L’argument affiché du capitalisme vert est l’éternelle rengaine selon laquelle le capital libéré de toute entrave s’empresse spontanément de satisfaire au mieux les besoins humains, car c’est ainsi qu’il peut maximiser le profit. On a suffisamment montré plus haut qu’il s’agissait là d’une fable. À la limite, et pour les esprits peu au fait des questions économiques, cette fable pouvait encore faire illusion, voici trente ans, quand aucune société ne s’était encore vraiment risquée à la mettre en pratique. Mais, trente ans après la grande liberté enfin donnée au capital de faire ce qu’il veut là où il veut, on sait où il va et ce qu’il y fait! Après trente ans de libre circulation du capital, un sixième de l’humanité reste malnutrie et n’a toujours pas accès à l’eau potable. Moins de 2% des flux financiers servent à financer une activité réelle ; tout le reste finance ... la finance! L’ouverture des pays en développement au capital “libéré” entretient une catastrophe écologique qui prépare une catastrophe alimentaire. Avant la “mondialisation heureuse” du capital, la “révolution verte” présentait bien des défauts aux yeux des écologistes, mais elle avait le mérite de viser l’autosuffisance alimentaire de populations en expansion. Il fallait préserver cette visée et corriger les méthodes de production pour les rendre soutenables. Au lieu de cela, la révolution néolibérale a contraint les pays en développement à repenser leur agriculture, non plus comme une source de nourriture pour leur population, mais comme une source de devises nécessaire à leur insertion dans le commerce international.

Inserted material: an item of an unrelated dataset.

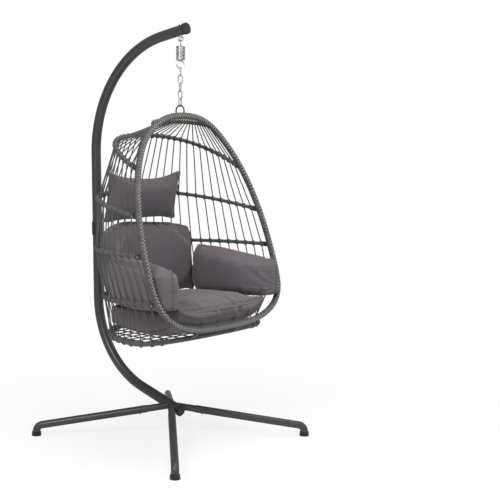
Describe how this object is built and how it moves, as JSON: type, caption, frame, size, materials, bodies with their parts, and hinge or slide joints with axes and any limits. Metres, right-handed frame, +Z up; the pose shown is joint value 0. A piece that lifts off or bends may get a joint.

Depuis lors, année après année, on exproprie illégalement des tribus indigènes ou des petits paysans, on rase les forêts primaires pour créer de véritables déserts verts : des monocultures destinées à fournir les multinationales de l’agroalimentaire ou l’industrie des agrocarburants, des plantations gigantesques qui éradiquent toute autre forme de végétation, détruisent les habitats de la faune sauvage et épuisent les sols. Pour quelle utilité? Pour faire rouler nos voitures à essence plus longtemps, au lieu de développer des énergies vraiment renouvelables et de nouveaux moyens de transport. Pour nourrir nos moteurs plus sûrement que nous-mêmes et pour bien d’autres “raisons” déraisonnables. Ainsi, entre autres, “grâce” à la destruction des forêts primaires, les Indonésiens fournissent aux Roumains l’huile de palme avec laquelle ils fabriquent leur “savon de Marseille” qui sera vendu pour tel sur la Canebière! Vendu (pourquoi pas?) à des touristes roumains qui, en fait de souvenir “typiquement provençal”, rapporteront de l’huile indonésienne transformée à deux pas de chez eux et dont la production saccage la biodiversité, prive de ressources des paysans pauvres et détruit les emplois des savonniers marseillais. Pourquoi tant d’échanges insensés et trompeurs dont le transport consomme des tonnes de carburants polluants? Pour satisfaire le “besoin de devises”. Devises qui serviront à quoi? Peut-être à importer la nourriture que les Indonésiens auraient pu produire eux-mêmes, voire à importer du faux “savon de Marseille”!
(...)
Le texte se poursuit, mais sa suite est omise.